The following section is on the diagonalization of matrices. I was appalled to find *no* clear mathematical expression of diagonalization-- i.e., expressing a matrix as a product of a matrix of its eigenvectors, a diagonal matrix of its eigenvalues, and the inverse of the first matrix. Instead, they opt to cover examples such as the moment of inertia matrix, Hermitian and anti-Hermitian matrices, and matrix exponentials. The moment of inertia tensor is explicitly diagonalized, but this is only a special case. In two pages, I see *nothing* on the diagonalization of Hermitian matrices, which is a shame because it *could* be tied in very well with the section. Once again, an astute reader who already has a strong background in math and physics could probably put all the pieces together, but that should not be necessary. This spotty coverage renders some of the problems at the end of each chapter essentially impossible to do. I find myself often citing properties that should have been covered in the book but weren't.
As I said, my two star rating has some caveats. First, we have only covered a few chapters so far, so it would not be fair to judge the entire book based on such a small sample (perhaps one of the authors is far better than the other). Second, despite what I've said, there is quite a bit of material in this book and at least some parts of some chapters are quite accessible and valuable. If you are a well-versed graduate student, post-doc, or professor, I can easily imagine this being a handy supplement to have on your bookshelf. As a struggling student, however, I cannot recommend this book, especially as part of a class.
Final verdict: two stars, plus or minus two stars.
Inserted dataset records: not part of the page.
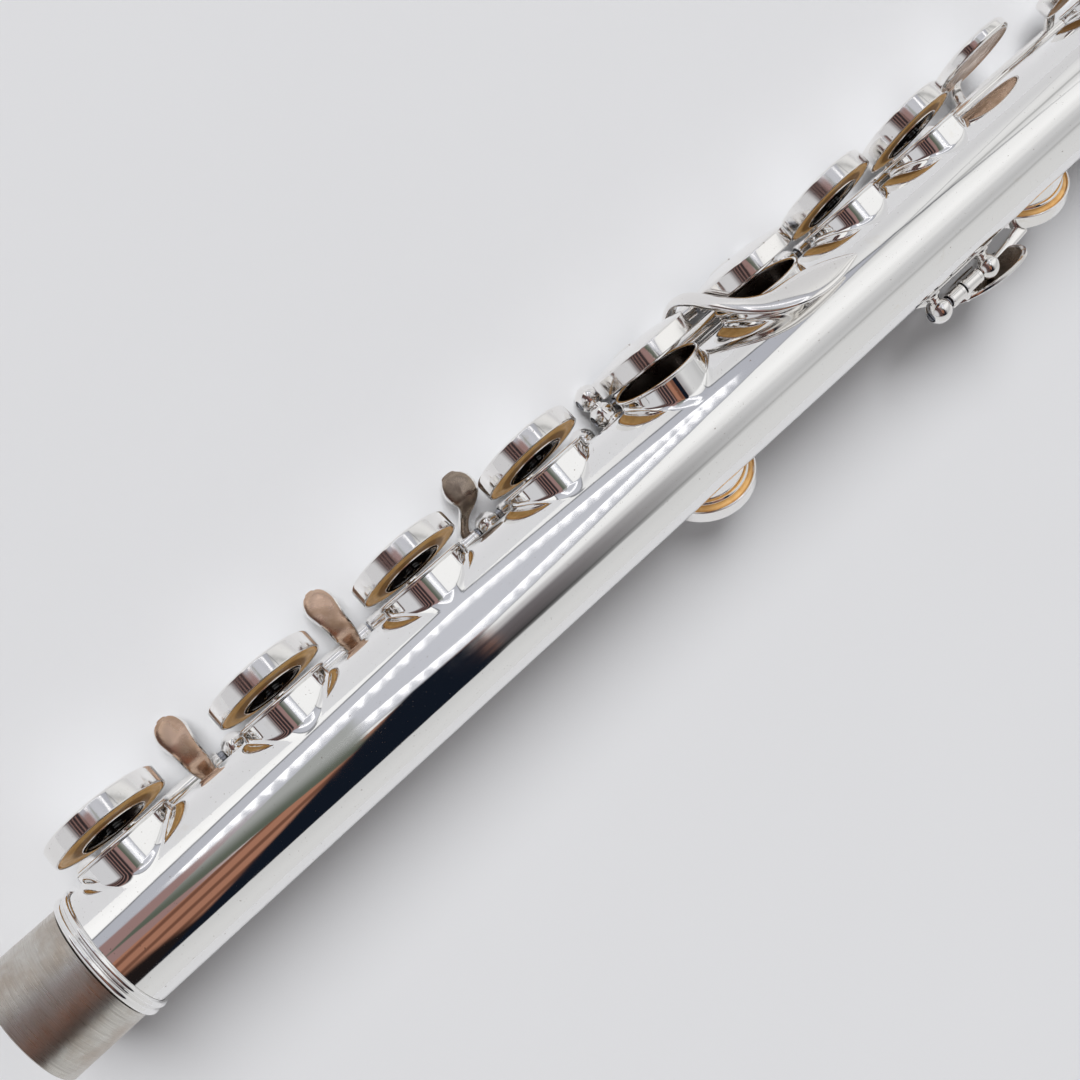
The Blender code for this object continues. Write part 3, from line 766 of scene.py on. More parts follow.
def make_tube():
    tube = Shape()
    tube_wall(tube, TUBE_R, True, 0)
    tube_wall(tube, BORE_R, False, 1)
    for x, angle, radius, _ in HOLES.values():
        chimney(tube, x, angle, radius)
    for x in TUBE_X:
        sign = -1 if x == TUBE_X[0] else 1
        ring = np.empty((2, TUBE_TURNS, 3))
        turns = np.linspace(0, 2 * math.pi, TUBE_TURNS, endpoint=False) * sign
        for row, radius in enumerate((TUBE_R, BORE_R)):
            ring[row, :, 0] = x
            ring[row, :, 1] = radius * np.cos(turns)
            ring[row, :, 2] = radius * np.sin(turns)
        tube.grid(ring, False, True, 0)
    show(tube, "tube_drawn", [TUBE_SILVER, BORE], "flute_body", ["body_tube"])

    tenon = Shape()
    length = TENON_X[1] - TENON_X[0]
    corners = [
        (BORE_R, length),
        (TENON_R, length),
        (TENON_R, 0.25),
        (TENON_R - 0.12, 0.06),
        (BORE_R + 0.1, 0.0),
        (BORE_R, 0.15),
    ]
    lathe(tenon, corners, along_x(TENON_X[0]), TUBE_TURNS, closed=True, slots=bore_side(BORE_R))
    show(tenon, "tenon_worn", [TENON, BORE], "flute_body", ["foot_tenon"])

    ring = Shape()
    corners = [(TUBE_R + 0.06, -1.24), (TUBE_R + 0.06, 1.24)]
    for middle, bead in ((0.72, 0.50), (-0.62, 0.60)):
        corners += beads([middle], RING_R - bead, bead, 80, 11)
    lathe(ring, corners, along_x(RING_X), TUBE_TURNS, closed=True)
    show(ring, "ring_beads", [TUBE_SILVER], "flute_body", ["tenon_ring"])

    barrel = Shape()
    length = BARREL_X[1] - BARREL_X[0]
    corners = [(SOCKET_R, length), (BARREL_R + 0.3, length)]
    corners += beads((length - 0.9, length - 2.2), BARREL_R + 0.1, 0.6, 70, 8)
    corners += [(BARREL_R, length - 3.4), (BARREL_R - 0.12, length / 2), (BARREL_R, 3.4)]
    corners += beads((2.2, 0.9), BARREL_R + 0.1, 0.5, 70, 8)
    corners += [(BARREL_R + 0.2, 0.0), (SOCKET_R, 0.0)]
    lathe(barrel, corners, along_x(BARREL_X[0]), TUBE_TURNS, closed=True, slots=bore_side(SOCKET_R))
    show(barrel, "barrel_ringed", [TUBE_SILVER, BORE], "flute_body", ["head_barrel"])


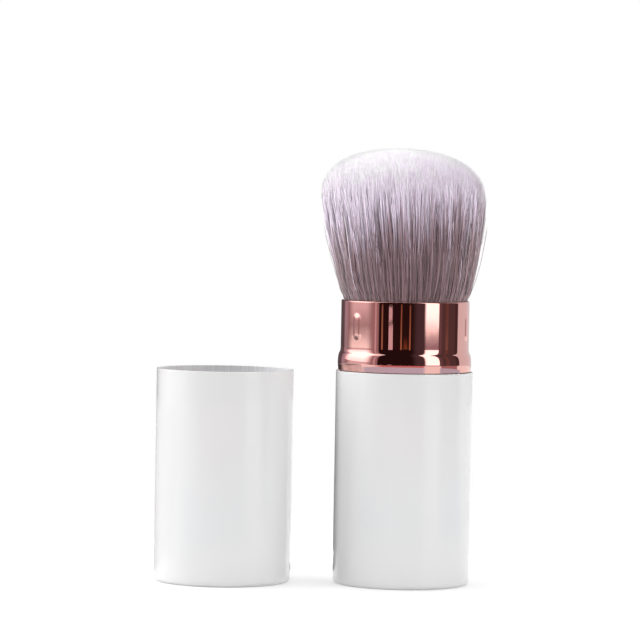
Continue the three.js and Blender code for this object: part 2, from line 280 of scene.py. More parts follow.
@dataclass(frozen=True)
class RoseGoldPlate(Finish):
    """Aluminium, polished and anodised rose gold: a pink mirror with a slightly wavy surface."""

    wave_pitch: float = 3.5
    line_pitch: float = 0.25  # real polishing lines are finer than a pixel

    def pattern(self, shader: Node) -> None:
        """Adds the waves that pressing leaves, and lines that polishing leaves round the band.

        Args:
            shader: The finish's shader.
        """
        lines = self.grain(shader, self.line_pitch, 2, (0.06, 0.06, 1))
        self.relief(shader, self.grain(shader, self.wave_pitch, 1, (1, 1, 0.55)), 0.007, 0.6)
        self.relief(shader, lines, 0.0002, 0.5)
        self.vary_gloss(shader, lines, 0.8, 1.4)


@dataclass(frozen=True)
class DrawnAluminium(Finish):
    """Aluminium, drawn and then etched: pale and nearly matt, with faint drawing lines."""

    line_pitch: float = 0.5

    def pattern(self, shader: Node) -> None:
        """Adds the drawing lines to the gloss, the colour and the relief.

        Args:
            shader: The finish's shader.
        """
        lines = self.grain(shader, self.line_pitch, 2, (1, 1, 0.03))
        self.vary_gloss(shader, lines, 0.8, 1.3)
        self.vary_colour(shader, lines, "#E6E6E8", "#F8F8F9")
        self.relief(shader, lines, 0.004, 0.6)


@dataclass(frozen=True)
class MouldedPlastic(Finish):
    """ABS or polypropylene, injection moulded in a fine-eroded mould, which leaves a soft satin."""

    texture_pitch: float = 0.35  # real moulds are finer than this, which would not show
    flow_pitch: float = 6.0

    def pattern(self, shader: Node) -> None:
        """Adds the mould's texture, and flow marks in the gloss."""
        self.relief(shader, self.grain(shader, self.texture_pitch, 2), 0.006, 0.5)
        self.vary_gloss(shader, self.grain(shader, self.flow_pitch, 2, (1, 1, 0.3)), 0.85, 1.15)


@dataclass(frozen=True)
class ZincedSteel(Finish):
    """Turned steel with a zinc plating, grey and faintly cloudy."""

    cloud_pitch: float = 2.5

    def pattern(self, shader: Node) -> None:
        """Adds clouds to the colour and the gloss.

        Args:
            shader: The finish's shader.
        """
        clouds = self.grain(shader, self.cloud_pitch, 4)
        self.vary_colour(shader, clouds, "#8E9094", "#B9BBBF")
        self.vary_gloss(shader, clouds, 0.8, 1.3)


@dataclass(frozen=True)
class SiliconeRubber(Finish):
    """Moulded silicone, milky and matt, with a little dust in its surface."""

    dust_pitch: float = 0.4

    def pattern(self, shader: Node) -> None:
        """Adds the dust to the gloss and the relief.

        Args:
            shader: The finish's shader.
        """
        dust = self.grain(shader, self.dust_pitch, 3)
        self.vary_gloss(shader, dust, 0.8, 1.2)
        self.relief(shader, dust, 0.008, 0.5)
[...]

forced to agree with the students October 2, 2009 Bruce D. Wilner (Alexandria, VA USA) With due apologies to the "practicing industry physicist," who must think that students are just lazy muttonheads flip-flopping to class so they can flirt with adjoining babes, this book is truly quite poor. Oh, it certainly looks very boss on one's shelf, and those tastefully formatted integral equations bursting with funny symbols and Greek letters really turn the grandchildren's heads. But this book is utterly useless for teaching mathematics. It offers the worst of Jeffreys and Jeffreys--profoundly overdone conciseness, lack of anything resembling practical explanation, few if any examples--and none of the good features of that I'm-not-sure-why-it's-a-classic classic. You would do better to combine Kreyszig (good book but less comprehensive coverage) and Churchill & Brown (excellent coverage of complex variables and conformal mappings) with Lanczos (all sorts of great stuff found neither in Kreyszig nor in Arfken & Weber); then look into Collin on microwave circuits for a superb treatment of Green's functions and, if you're bold, Spain or Gurtin for something on tensors (though you really need a good TEACHER to learn THAT). Relegate Arfken & Weber to doorstop duty: it will perform admirably.
Decent Graduate Text October 1, 2009 Robert E. Yerks This text is a decent text for graduate level mathematical physics. It would be a little over the top for most undergraduate students. However, comparing this to the text I used at the undergraduate level I like this one better. All in all I find this to be a decent text. The problems are moderately to really challenging but ultimately rewarding.
Mathematical Methods for Physicists September 21, 2009 Tracy Tuttle (Nowhere) 1 out of 1 found this review helpful
I have been a physics professor now for nearly 18 years and this is one of the worst TEXTbooks I have seen. It is essentially a large reference book for those that already have mastery of the topics and is of very little use as a textbook.
Basic pedagogical problems abound such as: 1) Topics in many chapter sections are dependent upon other sections perhaps many chapters ahead of the current topic... and those referenced sections are in turn dependent upon other chapter sections elsewhere in the text. This leaves one to wonder if the Authors had meaningful structure of the text in mind when they wrote it. 2) There are few useful examples for students. Most of the useful information is left to the student to work out as exercises without textbook guidance. 3) Section problems are unclear as to what the Authors are asking and since students are largely left to their own devices to discover crucial concepts, the text becomes largely irrelevant.
This book is a reference NOT a textbook. Students will need to have other well written Textbooks on hand such as Mary Boas's "Mathematical Methods in the Physical Sciences to make sense of the material THEN go back to this book once they have mastered a topic to see if they can glean what the authors intend.
In physics, there are "status symbol" textbooks that, unfortunately, departments adopt to try to impress others of their rigor, high level and expertise. These books do little, if anything, to help students learn and therefore are poor textbooks. This is one of those books.